Environment: Gcc/G++ Linux
I have a non-ascii file in file system and I'm going to open it.
Now I have a wchar_t*, but I don't know how to open it. (my trusted fopen only opens char* file)
Please help. Thanks a lot.
There are two possible answers:
If you want to make sure all Unicode filenames are representable, you can hard-code the assumption that the filesystem uses UTF-8 filenames. This is the "modern" Linux desktop-app approach. Just convert your strings from wchar_t
(UTF-32) to UTF-8 with library functions (iconv
would work well) or your own implementation (but lookup the specs so you don't get it horribly wrong like Shelwien did), then use fopen
.
If you want to do things the more standards-oriented way, you should use wcsrtombs
to convert the wchar_t
string to a multibyte char
string in the locale's encoding (which hopefully is UTF-8 anyway on any modern system) and use fopen
. Note that this requires that you previously set the locale with setlocale(LC_CTYPE, "")
or setlocale(LC_ALL, "")
.
And finally, not exactly an answer but a recommendation:
Storing filenames as wchar_t
strings is probably a horrible mistake.
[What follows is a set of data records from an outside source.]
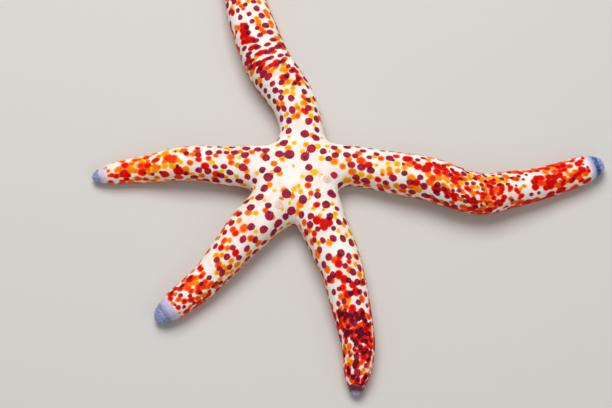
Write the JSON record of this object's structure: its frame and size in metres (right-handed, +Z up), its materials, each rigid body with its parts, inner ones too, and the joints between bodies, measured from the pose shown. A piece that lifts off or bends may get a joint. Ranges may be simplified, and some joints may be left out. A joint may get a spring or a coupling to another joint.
{
  "type": "starfish",
  "caption": "Slender mottled starfish of the Linckia kind at life size, lying flat with long bent arms, furrows and tube feet below.",
  "frame": {"origin": "middle of the bounding box in plan, at floor level, under the animal", "axes": "+Z up, out of the upper side of the disc; +Y towards the arm that points away in the picture; +X towards the longest arm, at the right"},
  "size_m": [0.1216, 0.1186, 0.0106],
  "materials": {
    "skin": "firm granular skin over limy plates, porcelain white with round purple, red and orange dots, satin and faintly moist",
    "terminal_plate": "smooth calcite plate under thin skin, lavender to blue, satin",
    "sieve_plate": "calcite plate with fine winding grooves, pinkish white, matt"
  },
  "bodies": {
    "root": {"disc": "skin", "arm_back_base": "skin", "arm_back_middle": "skin", "arm_back_outer": "skin", "arm_left_base": "skin", "arm_left_outer": "skin", "arm_front_left_base": "skin", "arm_front_left_outer": "skin", "arm_front_base": "skin", "arm_front_middle": "skin", "arm_front_outer": "skin", "arm_right_base": "skin", "arm_right_middle": "skin", "arm_right_outer": "skin", "terminal_plate_back": "terminal_plate", "terminal_plate_left": "terminal_plate", "terminal_plate_front_left": "terminal_plate", "terminal_plate_front": "terminal_plate", "terminal_plate_right": "terminal_plate", "sieve_plate_1": "sieve_plate", "sieve_plate_2": "sieve_plate"}
  },
  "joints": []
}
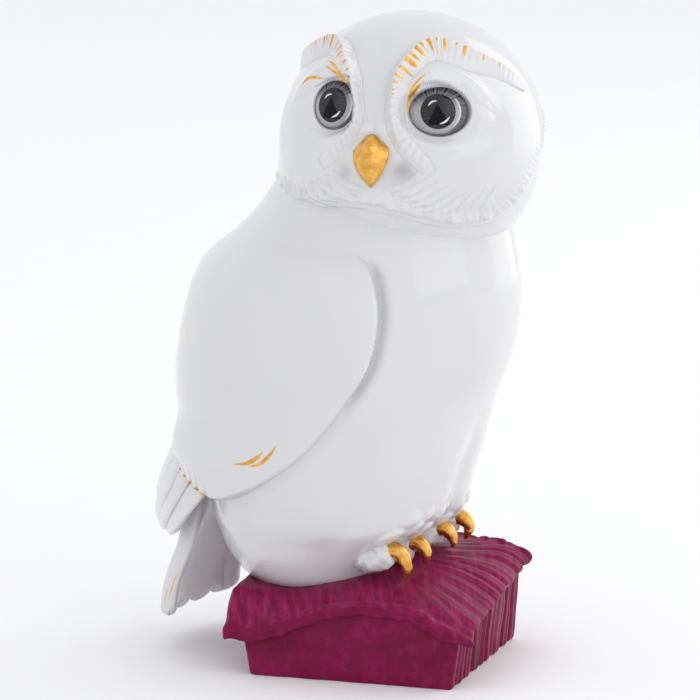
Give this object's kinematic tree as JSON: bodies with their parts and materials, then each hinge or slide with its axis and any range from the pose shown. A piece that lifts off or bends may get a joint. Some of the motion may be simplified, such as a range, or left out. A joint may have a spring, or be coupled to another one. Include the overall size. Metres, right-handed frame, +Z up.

You should instead store filenames as abstract byte strings, and only convert those to wchar_t
just-in-time for displaying them in the user interface (if it's even necessary for that; many UI toolkits use plain byte strings themselves and do the interpretation as characters for you). This way you eliminate a lot of possible nasty corner cases, and you never encounter a situation where some files are inaccessible due to their names.